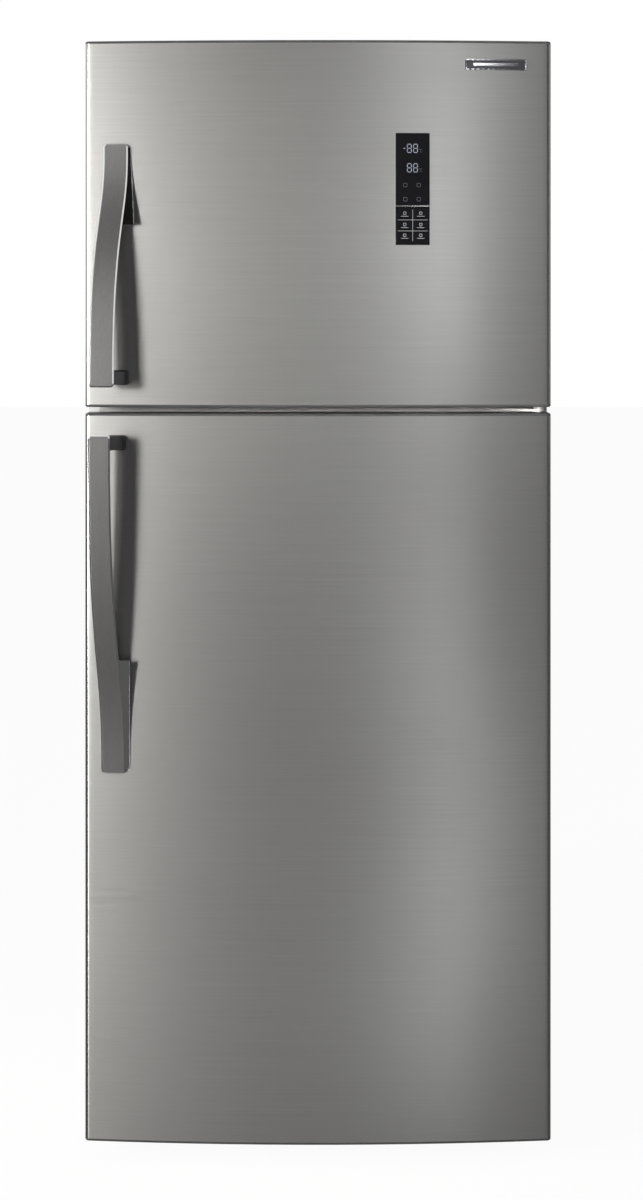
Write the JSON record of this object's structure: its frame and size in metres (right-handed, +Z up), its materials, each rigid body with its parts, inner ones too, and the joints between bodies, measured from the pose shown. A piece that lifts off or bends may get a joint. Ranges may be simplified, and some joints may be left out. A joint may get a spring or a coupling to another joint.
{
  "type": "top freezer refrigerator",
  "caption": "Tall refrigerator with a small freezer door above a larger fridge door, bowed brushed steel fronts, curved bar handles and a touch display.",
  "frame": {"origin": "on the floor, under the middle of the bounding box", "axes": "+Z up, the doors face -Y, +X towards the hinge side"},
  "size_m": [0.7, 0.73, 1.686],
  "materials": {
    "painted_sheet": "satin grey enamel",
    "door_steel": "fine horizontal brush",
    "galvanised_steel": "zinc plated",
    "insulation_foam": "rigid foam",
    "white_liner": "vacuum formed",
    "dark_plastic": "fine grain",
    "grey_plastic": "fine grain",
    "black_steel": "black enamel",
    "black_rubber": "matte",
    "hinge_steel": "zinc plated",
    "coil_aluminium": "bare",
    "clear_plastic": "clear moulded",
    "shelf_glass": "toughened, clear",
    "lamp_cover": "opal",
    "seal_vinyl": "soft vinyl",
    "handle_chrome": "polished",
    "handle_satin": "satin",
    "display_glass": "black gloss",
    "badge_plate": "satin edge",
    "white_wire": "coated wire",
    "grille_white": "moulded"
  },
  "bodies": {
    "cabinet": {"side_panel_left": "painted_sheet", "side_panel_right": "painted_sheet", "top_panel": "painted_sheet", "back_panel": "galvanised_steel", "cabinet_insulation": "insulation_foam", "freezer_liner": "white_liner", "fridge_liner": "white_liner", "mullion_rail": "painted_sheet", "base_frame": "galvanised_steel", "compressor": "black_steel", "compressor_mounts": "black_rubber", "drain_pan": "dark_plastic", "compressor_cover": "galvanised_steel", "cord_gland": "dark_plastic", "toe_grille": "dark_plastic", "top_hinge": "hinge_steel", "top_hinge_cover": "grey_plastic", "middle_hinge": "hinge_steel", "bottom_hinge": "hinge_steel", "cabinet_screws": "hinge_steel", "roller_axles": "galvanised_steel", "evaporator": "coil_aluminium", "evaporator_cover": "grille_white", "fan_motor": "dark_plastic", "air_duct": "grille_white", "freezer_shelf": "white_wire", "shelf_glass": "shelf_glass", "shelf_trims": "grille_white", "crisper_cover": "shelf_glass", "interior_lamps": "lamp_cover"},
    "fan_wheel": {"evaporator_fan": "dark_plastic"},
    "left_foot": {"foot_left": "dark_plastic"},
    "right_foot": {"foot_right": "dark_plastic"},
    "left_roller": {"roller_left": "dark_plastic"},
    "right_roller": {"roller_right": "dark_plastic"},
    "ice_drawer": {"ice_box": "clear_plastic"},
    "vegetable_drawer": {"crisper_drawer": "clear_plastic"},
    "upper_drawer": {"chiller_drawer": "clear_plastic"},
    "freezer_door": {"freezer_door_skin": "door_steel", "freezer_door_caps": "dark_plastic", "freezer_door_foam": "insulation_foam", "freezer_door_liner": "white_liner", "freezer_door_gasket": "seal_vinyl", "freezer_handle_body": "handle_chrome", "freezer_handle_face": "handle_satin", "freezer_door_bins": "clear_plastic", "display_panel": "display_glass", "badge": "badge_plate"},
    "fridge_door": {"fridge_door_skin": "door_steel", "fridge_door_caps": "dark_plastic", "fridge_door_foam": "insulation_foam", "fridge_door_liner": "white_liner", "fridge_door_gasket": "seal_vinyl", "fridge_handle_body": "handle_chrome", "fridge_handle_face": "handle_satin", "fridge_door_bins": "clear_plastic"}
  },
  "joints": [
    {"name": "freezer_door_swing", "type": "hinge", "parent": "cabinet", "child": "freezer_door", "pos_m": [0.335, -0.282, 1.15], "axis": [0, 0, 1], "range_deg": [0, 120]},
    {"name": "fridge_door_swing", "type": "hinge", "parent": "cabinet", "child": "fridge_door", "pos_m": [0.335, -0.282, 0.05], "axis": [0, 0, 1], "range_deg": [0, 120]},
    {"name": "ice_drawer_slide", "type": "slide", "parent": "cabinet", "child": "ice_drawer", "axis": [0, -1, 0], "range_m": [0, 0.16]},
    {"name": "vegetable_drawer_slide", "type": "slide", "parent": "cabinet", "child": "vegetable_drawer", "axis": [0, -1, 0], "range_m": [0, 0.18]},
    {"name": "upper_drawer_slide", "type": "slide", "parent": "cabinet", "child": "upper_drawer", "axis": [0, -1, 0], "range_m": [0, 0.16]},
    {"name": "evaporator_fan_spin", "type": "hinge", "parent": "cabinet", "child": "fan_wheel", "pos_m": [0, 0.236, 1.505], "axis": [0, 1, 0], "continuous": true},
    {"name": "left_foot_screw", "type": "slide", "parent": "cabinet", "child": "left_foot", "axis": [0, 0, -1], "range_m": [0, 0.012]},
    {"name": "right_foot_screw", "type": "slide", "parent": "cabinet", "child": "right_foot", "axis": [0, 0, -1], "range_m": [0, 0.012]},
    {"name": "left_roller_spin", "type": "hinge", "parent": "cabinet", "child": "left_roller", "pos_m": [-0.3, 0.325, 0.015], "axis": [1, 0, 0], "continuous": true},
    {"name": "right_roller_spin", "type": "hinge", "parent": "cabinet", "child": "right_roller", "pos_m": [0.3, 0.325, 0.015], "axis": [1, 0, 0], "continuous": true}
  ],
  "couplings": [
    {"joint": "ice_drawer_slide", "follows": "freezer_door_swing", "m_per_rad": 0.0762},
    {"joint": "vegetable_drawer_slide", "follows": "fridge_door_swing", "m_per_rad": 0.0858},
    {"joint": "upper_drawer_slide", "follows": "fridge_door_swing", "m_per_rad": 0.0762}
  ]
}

•••

* What is expected *
Set down all of the data above, word for word.

* Exercise output *
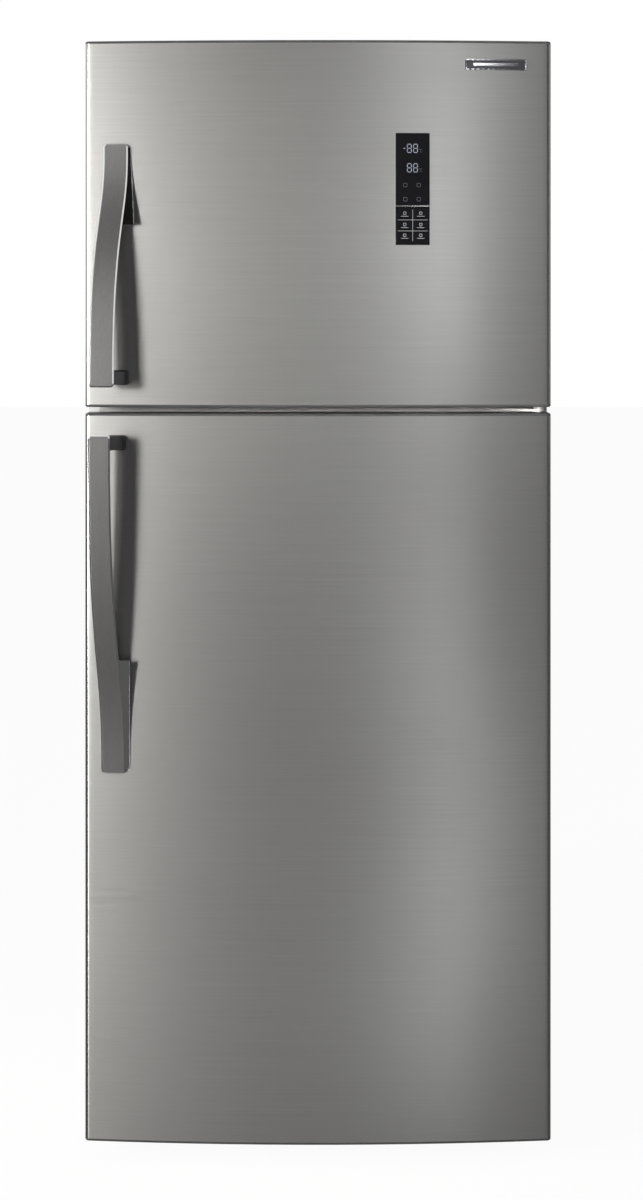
Write the JSON record of this object's structure: its frame and size in metres (right-handed, +Z up), its materials, each rigid body with its parts, inner ones too, and the joints between bodies, measured from the pose shown. A piece that lifts off or bends may get a joint. Ranges may be simplified, and some joints may be left out. A joint may get a spring or a coupling to another joint.
{
  "type": "top freezer refrigerator",
  "caption": "Tall refrigerator with a small freezer door above a larger fridge door, bowed brushed steel fronts, curved bar handles and a touch display.",
  "frame": {"origin": "on the floor, under the middle of the bounding box", "axes": "+Z up, the doors face -Y, +X towards the hinge side"},
  "size_m": [0.7, 0.73, 1.686],
  "materials": {
    "painted_sheet": "satin grey enamel",
    "door_steel": "fine horizontal brush",
    "galvanised_steel": "zinc plated",
    "insulation_foam": "rigid foam",
    "white_liner": "vacuum formed",
    "dark_plastic": "fine grain",
    "grey_plastic": "fine grain",
    "black_steel": "black enamel",
    "black_rubber": "matte",
    "hinge_steel": "zinc plated",
    "coil_aluminium": "bare",
    "clear_plastic": "clear moulded",
    "shelf_glass": "toughened, clear",
    "lamp_cover": "opal",
    "seal_vinyl": "soft vinyl",
    "handle_chrome": "polished",
    "handle_satin": "satin",
    "display_glass": "black gloss",
    "badge_plate": "satin edge",
    "white_wire": "coated wire",
    "grille_white": "moulded"
  },
  "bodies": {
    "cabinet": {"side_panel_left": "painted_sheet", "side_panel_right": "painted_sheet", "top_panel": "painted_sheet", "back_panel": "galvanised_steel", "cabinet_insulation": "insulation_foam", "freezer_liner": "white_liner", "fridge_liner": "white_liner", "mullion_rail": "painted_sheet", "base_frame": "galvanised_steel", "compressor": "black_steel", "compressor_mounts": "black_rubber", "drain_pan": "dark_plastic", "compressor_cover": "galvanised_steel", "cord_gland": "dark_plastic", "toe_grille": "dark_plastic", "top_hinge": "hinge_steel", "top_hinge_cover": "grey_plastic", "middle_hinge": "hinge_steel", "bottom_hinge": "hinge_steel", "cabinet_screws": "hinge_steel", "roller_axles": "galvanised_steel", "evaporator": "coil_aluminium", "evaporator_cover": "grille_white", "fan_motor": "dark_plastic", "air_duct": "grille_white", "freezer_shelf": "white_wire", "shelf_glass": "shelf_glass", "shelf_trims": "grille_white", "crisper_cover": "shelf_glass", "interior_lamps": "lamp_cover"},
    "fan_wheel": {"evaporator_fan": "dark_plastic"},
    "left_foot": {"foot_left": "dark_plastic"},
    "right_foot": {"foot_right": "dark_plastic"},
    "left_roller": {"roller_left": "dark_plastic"},
    "right_roller": {"roller_right": "dark_plastic"},
    "ice_drawer": {"ice_box": "clear_plastic"},
    "vegetable_drawer": {"crisper_drawer": "clear_plastic"},
    "upper_drawer": {"chiller_drawer": "clear_plastic"},
    "freezer_door": {"freezer_door_skin": "door_steel", "freezer_door_caps": "dark_plastic", "freezer_door_foam": "insulation_foam", "freezer_door_liner": "white_liner", "freezer_door_gasket": "seal_vinyl", "freezer_handle_body": "handle_chrome", "freezer_handle_face": "handle_satin", "freezer_door_bins": "clear_plastic", "display_panel": "display_glass", "badge": "badge_plate"},
    "fridge_door": {"fridge_door_skin": "door_steel", "fridge_door_caps": "dark_plastic", "fridge_door_foam": "insulation_foam", "fridge_door_liner": "white_liner", "fridge_door_gasket": "seal_vinyl", "fridge_handle_body": "handle_chrome", "fridge_handle_face": "handle_satin", "fridge_door_bins": "clear_plastic"}
  },
  "joints": [
    {"name": "freezer_door_swing", "type": "hinge", "parent": "cabinet", "child": "freezer_door", "pos_m": [0.335, -0.282, 1.15], "axis": [0, 0, 1], "range_deg": [0, 120]},
    {"name": "fridge_door_swing", "type": "hinge", "parent": "cabinet", "child": "fridge_door", "pos_m": [0.335, -0.282, 0.05], "axis": [0, 0, 1], "range_deg": [0, 120]},
    {"name": "ice_drawer_slide", "type": "slide", "parent": "cabinet", "child": "ice_drawer", "axis": [0, -1, 0], "range_m": [0, 0.16]},
    {"name": "vegetable_drawer_slide", "type": "slide", "parent": "cabinet", "child": "vegetable_drawer", "axis": [0, -1, 0], "range_m": [0, 0.18]},
    {"name": "upper_drawer_slide", "type": "slide", "parent": "cabinet", "child": "upper_drawer", "axis": [0, -1, 0], "range_m": [0, 0.16]},
    {"name": "evaporator_fan_spin", "type": "hinge", "parent": "cabinet", "child": "fan_wheel", "pos_m": [0, 0.236, 1.505], "axis": [0, 1, 0], "continuous": true},
    {"name": "left_foot_screw", "type": "slide", "parent": "cabinet", "child": "left_foot", "axis": [0, 0, -1], "range_m": [0, 0.012]},
    {"name": "right_foot_screw", "type": "slide", "parent": "cabinet", "child": "right_foot", "axis": [0, 0, -1], "range_m": [0, 0.012]},
    {"name": "left_roller_spin", "type": "hinge", "parent": "cabinet", "child": "left_roller", "pos_m": [-0.3, 0.325, 0.015], "axis": [1, 0, 0], "continuous": true},
    {"name": "right_roller_spin", "type": "hinge", "parent": "cabinet", "child": "right_roller", "pos_m": [0.3, 0.325, 0.015], "axis": [1, 0, 0], "continuous": true}
  ],
  "couplings": [
    {"joint": "ice_drawer_slide", "follows": "freezer_door_swing", "m_per_rad": 0.0762},
    {"joint": "vegetable_drawer_slide", "follows": "fridge_door_swing", "m_per_rad": 0.0858},
    {"joint": "upper_drawer_slide", "follows": "fridge_door_swing", "m_per_rad": 0.0762}
  ]
}